There are two highly anticipated special events in Seoul this month – the Royal Culture Festival and the opening of the presidential residence, Cheong Wa Dae, to the public.
Both offer tourists and travellers an opportunity to experience Korea’s traditional culture and heritage.
After two years of pandemic disruptions, the Royal Culture Festival is resuming its full program showcasing Korea’s unique royal court culture.
The festival’s 49 planned events include traditional and modern interpretations of ceremonies, performances, and art. The events are held across Seoul’s grand palaces and shrines, as well as online.
Visitors can tour the historically and culturally significant Gyeongbokgung, Changdeokgung, Deoksugung, Changgyeonggung and Gyeonghuigung palaces, plus Jongmyo Shrine and Sajikdan Altar.
Also in May is the opening of Korea’s former presidential residence and headquarters, Cheong Wa Dae, to the public as a cultural space.

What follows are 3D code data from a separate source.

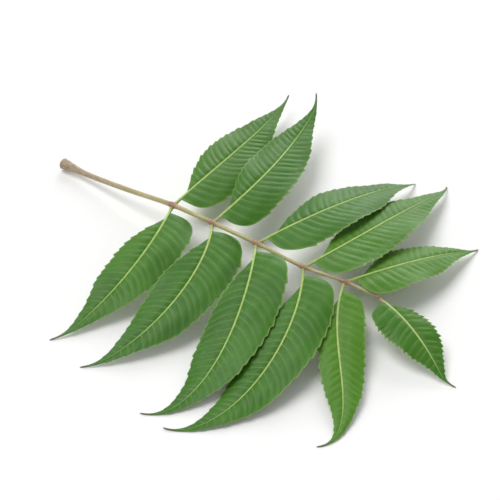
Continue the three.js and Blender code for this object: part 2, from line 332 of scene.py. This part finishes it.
# Each half's outline, by shares of the blade's length: where it starts and is widest, and from
# there it falls off. Towards the tip it narrows to DRAWN_OUT's shares of that, and to a thin tail.
BROAD = dict(start=0.008, widest=0.17, curve=3, shoulder=0.32, width=1.26)
NARROW = dict(start=0.05, widest=0.38, curve=2, shoulder=1.1, width=0.92)
TIP_TAPER = 1.18
DRAWN_OUT = ((0.58, 0.8, 0.93, 1), (1, 0.66, 0.38, 0.3))
TAIL_HALF_WIDTH, TAIL_START, TAIL_HOOK = 0.32, 0.84, 2.2
PETIOLULE_LENGTH, PETIOLULE_RADIUS, GAP_TO_STALK = 1.9, 0.55, 0.3
TEETH, FIRST_TOOTH, LAST_TOOTH, TOOTH_PEAK, TOOTH_DEPTH = 17, 0.12, 0.88, 0.74, 0.72
VEIN_SPACING, VEIN_LEAN, VEIN_BEND, VEINS_UPRIGHT = 3.0, 0.75, 0.05, 26

# A blade folds up a little from its midrib and droops again to its margins, by these shares of
# its width. It thins to its margins by a share too. Heights, depths and thicknesses are in mm.
FOLD_RISE, MARGIN_DROOP = 0.1, 0.16
MARGIN_WAVE, WAVES_PER_BLADE = 0.5, 2.5
QUILT_RISE, FURROW_DEPTH, FURROW_HALF_WIDTH = 0.17, 0.05, 0.45
CHANNEL_DEPTH, CHANNEL_HALF_WIDTH, RIPPLE_RISE = 0.14, 0.9, 0.16
THICKNESS_AT_FOOT, THINNING_TO_TIP, THINNING_TO_MARGIN = 0.34, 0.14, 0.6
UP = np.array([0.0, 0.0, 1.0])


def direction(heading, pitch, side):
    turn, climb = math.radians(heading) * side, math.radians(pitch)
    return np.array([math.cos(climb) * math.cos(turn), math.cos(climb) * math.sin(turn), math.sin(climb)])


def midrib_ends(leaflet):
    """The four control points of a leaflet's midrib, from its petiolule's foot to its tip."""
    joint = JOINTS[leaflet["joint"]]
    outward = direction(leaflet["heading"][0], leaflet["pitch"][0], leaflet["side"])
    homeward = direction(leaflet["heading"][1], leaflet["pitch"][1], leaflet["side"])
    lean = math.radians(leaflet["heading"][0])
    clear = stalk_radius(joint[None])[0] + GAP_TO_STALK
    is_end = leaflet["joint"] == len(JOINTS) - 1
    distance = GAP_TO_STALK if is_end else (clear + PETIOLULE_RADIUS * math.cos(lean)) / math.sin(lean)
    foot = joint + outward * distance
    tip = np.array([joint[0] + leaflet["reach"][0], joint[1] + leaflet["reach"][1], leaflet["tip_height"]])
    span = np.linalg.norm(tip - foot)
    return foot, foot + outward * span * 0.38, tip - homeward * span * 0.3, tip


def midrib_frame(leaflet, t):
    """The midrib's points at t, with its directions along, across to the broad half, and above."""
    a, b, c, d = midrib_ends(leaflet)
    t = np.asarray(t, float)[..., None]
    point = a * (1 - t) ** 3 + 3 * b * t * (1 - t) ** 2 + 3 * c * t ** 2 * (1 - t) + d * t ** 3
    along = (b - a) * (1 - t) ** 2 + 2 * (c - b) * t * (1 - t) + (d - c) * t ** 2
    along /= np.linalg.norm(along, axis=-1, keepdims=True)
    across = np.cross(UP, along)
    across *= -leaflet["side"] / np.linalg.norm(across, axis=-1, keepdims=True)
    roll = -leaflet["side"] * np.radians(leaflet["roll"][0] + (leaflet["roll"][1] - leaflet["roll"][0]) * t)
    across = across * np.cos(roll) + np.cross(along, across) * np.sin(roll)
    above = np.cross(along, across) * -leaflet["side"]
    on_tail = np.clip((t - TAIL_START) / (1 - TAIL_START), 0, 1)
    hook = TAIL_HOOK * (1 + 0.4 * math.sin(3 * leaflet["seed"])) * on_tail ** 2
    return point - across * hook, along, across, above


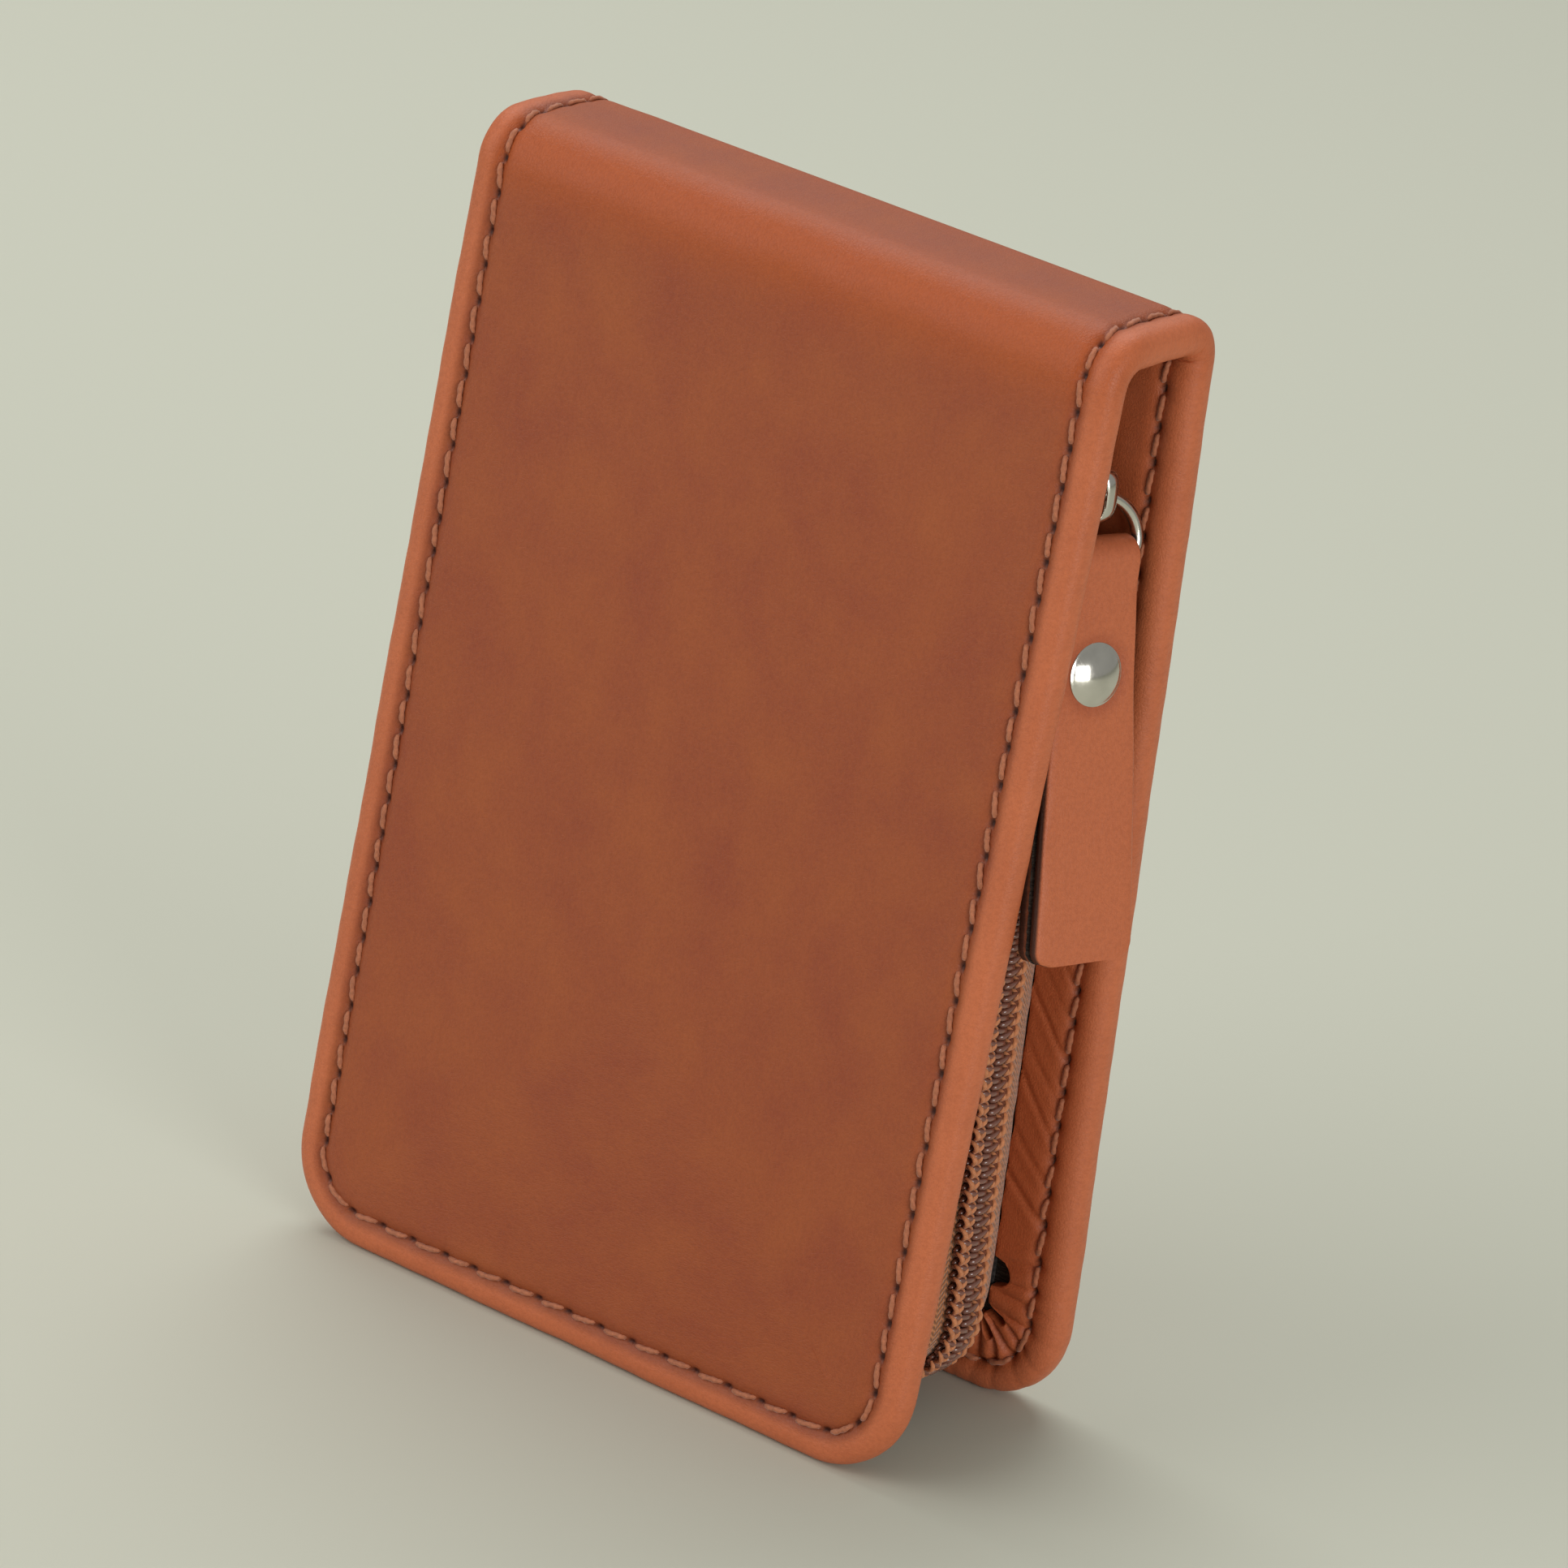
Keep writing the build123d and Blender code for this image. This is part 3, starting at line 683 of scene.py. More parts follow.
def chain_turn(inward):
    """Corner radius of the line inward of the chain's outer face, and its corner centre (x, z)."""
    sizes = zip_sizes()
    radius = sizes.corner - inward
    z = sizes.foot + inward + radius
    reach = HALF_WIDTH - sizes.inset - (inward + radius) / math.cos(sizes.slant)
    return radius, reach - z * math.tan(sizes.slant), z


def chain_spans(inward, top):
    """Lengths of a side, a corner and half the foot of the line inward of the chain."""
    slant = zip_sizes().slant
    radius, x, z = chain_turn(inward)
    side = (top - z - radius * math.sin(slant)) / math.cos(slant)
    return side, radius * (math.pi / 2 + slant), x


def chain_line(a, inward, top):
    """x, z and outward normal (x, z) at length a along the chain: down a side that leans in
    towards the top, round a corner, along the foot and up the other side."""
    slant = zip_sizes().slant
    radius, centre_x, centre_z = chain_turn(inward)
    side, arc, foot = chain_spans(inward, top)
    half = side + arc + foot
    run = half - np.abs(a - half)
    right = np.where(a < half, 1.0, -1.0)
    angle = slant - np.clip(run - side, 0, arc) / radius
    up = np.maximum(side - run, 0)
    x = centre_x + radius * np.cos(angle) - np.maximum(run - side - arc, 0) - up * math.sin(slant)
    z = centre_z + radius * np.sin(angle) + up * math.cos(slant)
    return right * x, z, right * np.cos(angle), np.sin(angle)


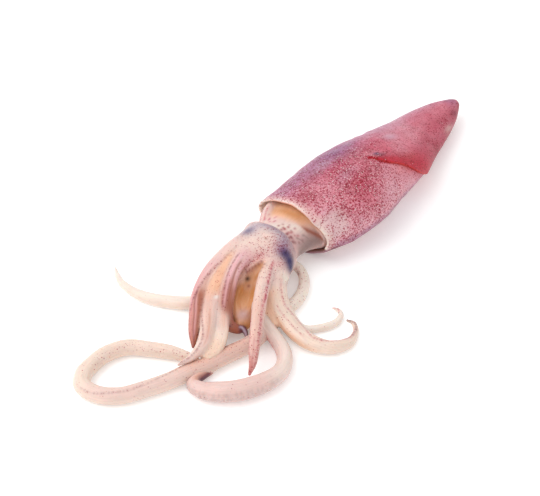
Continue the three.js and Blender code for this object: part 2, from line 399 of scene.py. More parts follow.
@dataclass
class Paint:
    """The colour under the skin and the density of its freckles, at each point of a surface.

    Straight is the same point in millimetres as if its limb lay straight, with its length along y.
    """

    colour: np.ndarray
    freckles: np.ndarray
    straight: np.ndarray

    @classmethod
    def plain(cls, straight: np.ndarray, tone: Tone) -> Paint:
        """One colour all over, without freckles."""
        return cls(np.tile(tone.linear, (len(straight), 1)), np.zeros(len(straight)), straight)

    def lay(self, tone: Tone, mask: np.ndarray) -> None:
        """Lays a colour over what is there, where the mask is above 0."""
        share = np.clip(mask, 0, 1)[:, None]
        self.colour = self.colour * (1 - share) + tone.linear * share

    def dot(self, mask: np.ndarray | float) -> None:
        """Adds freckles where the mask is above 0 and takes them away where it is below."""
        self.freckles = self.freckles + mask

    def zones(self, zones: tuple[Zone, ...], here: Place, within: np.ndarray | float = 1.0) -> None:
        """Lays zones one over the other.

        Args:
            zones: the zones, the lowest first.
            here: the places of the skin's points.
            within: the share of every zone that each point may have, from 0 to 1.
        """
        for zone in zones:
            mask = within * zone.mask(here)
            self.lay(zone.tone, zone.strength * mask)
            self.dot(zone.freckles * mask)

    def patch(self, patches: tuple[Patch, ...], points: np.ndarray) -> None:
        """Lays patches one over the other.

        Args:
            patches: the patches, the lowest first.
            points: the places of the skin's points.
        """
        for each in patches:
            mask = each.mask(points)
            self.lay(each.tone, each.strength * mask)
            self.dot(each.freckles * mask)


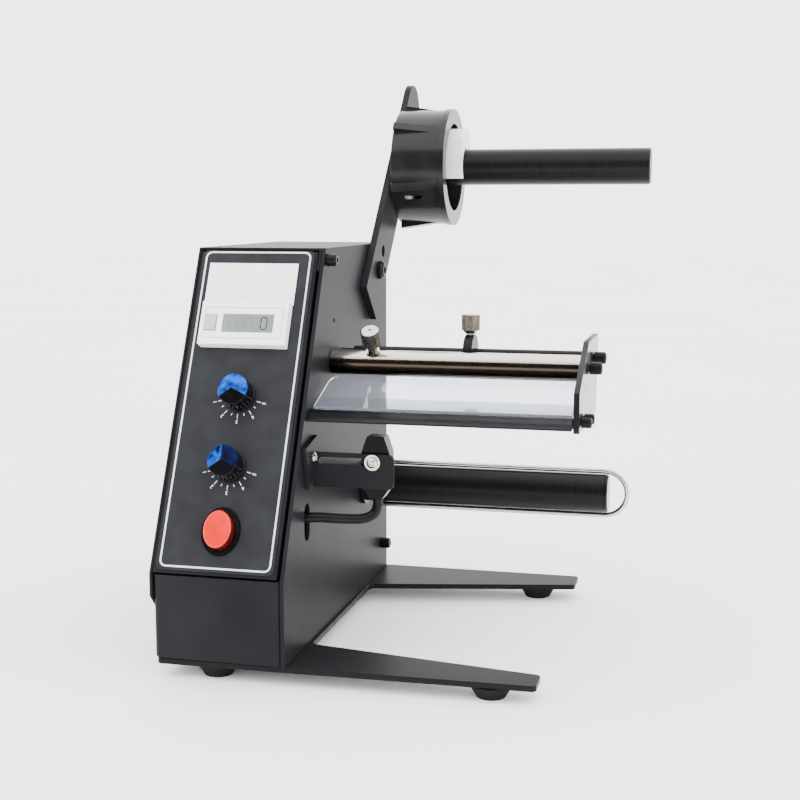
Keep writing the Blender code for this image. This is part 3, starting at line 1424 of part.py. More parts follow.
def sensor():
    """The light sensor behind its bracket, its screw and its lead."""
    outline = [
        (-SENSOR_LOW_HALF, SENSOR_LOW),
        (SENSOR_LOW_HALF, SENSOR_LOW),
        (SENSOR_HALF, SENSOR_WAIST),
        (SENSOR_HALF, SENSOR_SHOULDER),
        (SENSOR_TOP_HALF, SENSOR_TOP),
        (-SENSOR_TOP_HALF, SENSOR_TOP),
        (-SENSOR_HALF, SENSOR_SHOULDER),
        (-SENSOR_HALF, SENSOR_WAIST),
    ]
    back = -SENSOR_PLATE_Y - SENSOR_SHEET - FIT
    case = plate("sensor_body", FRONT, outline, back - SENSOR_DEPTH, back, BLACK_PLASTIC, (), (SENSOR_X, 0))
    place_on_face = (SENSOR_X + SENSOR_SCREW_SHIFT, SENSOR_SLOT_HEIGHT)
    seat = -SENSOR_PLATE_Y + FIT
    start = (*place_on_face, seat - PAN_GRIP - FIT)
    bore = M3_RADIUS + FIT
    cut(case, cylinder("sensor_bore", FRONT, start, bore, PAN_GRIP, BLACK_PLASTIC, SMALL_ROUND))
    pan_screw("sensor_screw", FRONT, (*place_on_face, seat), WASHER_THICK, PAN_GRIP)
    wire("sensor_lead", DECK, (0, 0, 0), smooth_route(LEAD_ROUTE), LEAD_RADIUS, BLACK_RUBBER)


def smooth_route(route):
    """Even points along a smooth curve through the route's own points."""
    points = [Vector(point) for point in route]
    padded = [2 * points[0] - points[1], *points, 2 * points[-1] - points[-2]]
    fine = []
    for a, b, c, d in zip(padded, padded[1:], padded[2:], padded[3:]):
        for part in range(ROUND):
            t = part / ROUND
            bend = (c - a) * t + (2 * a - 5 * b + 4 * c - d) * t * t + (3 * b - a - 3 * c + d) * t * t * t
            fine.append(b + bend / 2)
    fine.append(points[-1])
    spaced = [fine[0]]
    for point in fine[1:-1]:
        far_enough = (point - spaced[-1]).length >= LEAD_STEP
        if far_enough and (fine[-1] - point).length > LEAD_STEP / 2:
            spaced.append(point)
    return [*spaced, fine[-1]]


def electronics():
    """The circuit board on two grooved rails, and the power inlet in the rear."""
    left = -HOUSING_WIDTH + SHEET + 2 * FIT
    right = -BOARD_RIGHT
    inset = RAIL_WIDTH - RAIL_BITE
    low = BOARD_LIFT
    top = BOARD_LIFT + BOARD_THICK
    edges = (left + inset, right - inset)
    near = (edges[0], BOARD_FRONT, low)
    far = (edges[1], BOARD_REAR, top)
    board = block("circuit_board", DECK, near, far, BOARD_GREEN)
    lead = LEAD_ROUTE[-1]
    sunk = top - BOARD_THICK / 2
    centre = ((left + right) / 2, (BOARD_FRONT + BOARD_REAR) / 2)
    plug = ("plug", lead[0], lead[1], PLUG_SIDE / 2, lead[2] - FIT)
    chip = ("chip", *centre, CHIP_SIDE / 2, top + CHIP_HEIGHT)
    for name, x, y, half, height in (plug, chip):
        corners = ((x - half, y - half, sunk), (x + half, y + half, height))
        join(board, block(name, DECK, *corners, BLACK_PLASTIC))
    can = (edges[0] + CHIP_SIDE, BOARD_REAR - CHIP_SIDE, sunk)
    join(board, cylinder("capacitor", DECK, can, CAPACITOR_RADIUS, CAPACITOR_HEIGHT, BLACK_PLASTIC, 24))
    groove_near = (edges[0] - FIT, BOARD_FRONT - OVERRUN, low - FIT)
    groove_far = (edges[1] + FIT, BOARD_REAR + OVERRUN, top + FIT)
    for name, start in (("board_rail_left", left), ("board_rail_right", right - RAIL_WIDTH)):
        corners = ((start, BOARD_FRONT, FIT), (start + RAIL_WIDTH, BOARD_REAR, RAIL_HEIGHT))
        rail = block(name, DECK, *corners, WHITE_NYLON)
        cut(rail, block(name + "_groove", DECK, groove_near, groove_far, WHITE_NYLON))
    inlet = [
        (0, 0),
        (INLET_PIN_RADIUS, 0),
        (INLET_PIN_RADIUS, -INLET_BORE_DEPTH),
        (INLET_BORE_RADIUS, -INLET_BORE_DEPTH),
        (INLET_BORE_RADIUS, FIT + INLET_FLANGE),
        (INLET_FLANGE_RADIUS, FIT + INLET_FLANGE),
        (INLET_FLANGE_RADIUS, FIT),
        (INLET_RADIUS, FIT),
        (INLET_RADIUS, -INLET_DEPTH),
        (0, -INLET_DEPTH),
    ]
    turned("power_inlet", REAR, (-INLET_X, INLET_HEIGHT, 0), inlet, BLACK_PLASTIC, 24)


def wall_screws():
    """The two black socket screws that hold the side plate."""
    head = (M4_HEAD_RADIUS, M4_HEAD_HEIGHT - ROD_CHAMFER)
    grip = WALL_THICK + WALL_SCREW_GRIP - FIT
    for name, (y, height) in zip(("wall_screw_top", "wall_screw_rear"), WALL_SCREWS):
        screw(name, SIDE, (y, height, FIT), head, M4_RADIUS, grip, M4_SOCKET, BLACK_OXIDE)


base_and_feet()
side_plate()
chassis_tray()
cover_shell()
control_panel()
panel_overlay()
counter()
dials()
power_switch()
supply_arm()
core_ring()
roll_stop()
front_bar()
rear_rod()
peel_plate()
end_plate()
takeup_spindle()
wire_clip()
drive()
sensor_bracket()
sensor()
electronics()
wall_screws()
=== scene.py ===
import json
import math

import bmesh
import bpy
from mathutils import Matrix, Vector

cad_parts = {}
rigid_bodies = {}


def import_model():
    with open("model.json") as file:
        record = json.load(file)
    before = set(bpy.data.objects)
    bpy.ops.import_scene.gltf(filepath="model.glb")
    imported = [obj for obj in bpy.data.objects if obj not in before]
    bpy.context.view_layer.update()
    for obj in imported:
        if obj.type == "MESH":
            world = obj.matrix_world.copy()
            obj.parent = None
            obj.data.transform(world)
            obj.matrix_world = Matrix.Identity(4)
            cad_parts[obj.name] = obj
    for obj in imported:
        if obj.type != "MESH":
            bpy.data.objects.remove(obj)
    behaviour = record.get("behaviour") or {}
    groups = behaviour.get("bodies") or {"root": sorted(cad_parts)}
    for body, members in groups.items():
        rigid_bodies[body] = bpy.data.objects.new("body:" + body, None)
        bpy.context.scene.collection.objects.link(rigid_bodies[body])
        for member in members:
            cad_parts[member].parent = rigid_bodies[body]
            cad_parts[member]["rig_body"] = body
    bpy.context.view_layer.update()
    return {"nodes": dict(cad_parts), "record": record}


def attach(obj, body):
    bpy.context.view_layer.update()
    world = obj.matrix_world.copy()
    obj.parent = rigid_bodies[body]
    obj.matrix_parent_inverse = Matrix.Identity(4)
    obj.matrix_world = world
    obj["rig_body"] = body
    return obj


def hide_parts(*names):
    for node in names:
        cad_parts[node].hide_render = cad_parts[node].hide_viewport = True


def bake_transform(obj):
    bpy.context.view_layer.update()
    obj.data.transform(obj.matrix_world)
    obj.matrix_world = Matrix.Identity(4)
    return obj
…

Built 74 years ago, it was originally the back garden of Seoul’s most-visited palace, Gyeongbokgung. Now it has been permanently vacated for public use following the inauguration of president Yoon Seok-yeol.
Koreans and foreigners are eager to step inside the previously well-guarded gates and see the place that has been home to the last 12 South Korean leaders.
The grounds include the main office used to receive foreign dignitaries, adorned with 150,000 blue roof tiles that give Cheong Wa Dae its English moniker “The Blue House.”
There is also a 9th century Stone Buddha, Sanchunjae, a traditional wooden hanok and Nokjiwon, a pristine garden with 120 species of trees.
To celebrate the opening, Nokjiwon hosted events such as tightrope walking (known as “jultagi”) and modern interpretations of Korean traditional music (“gugak”).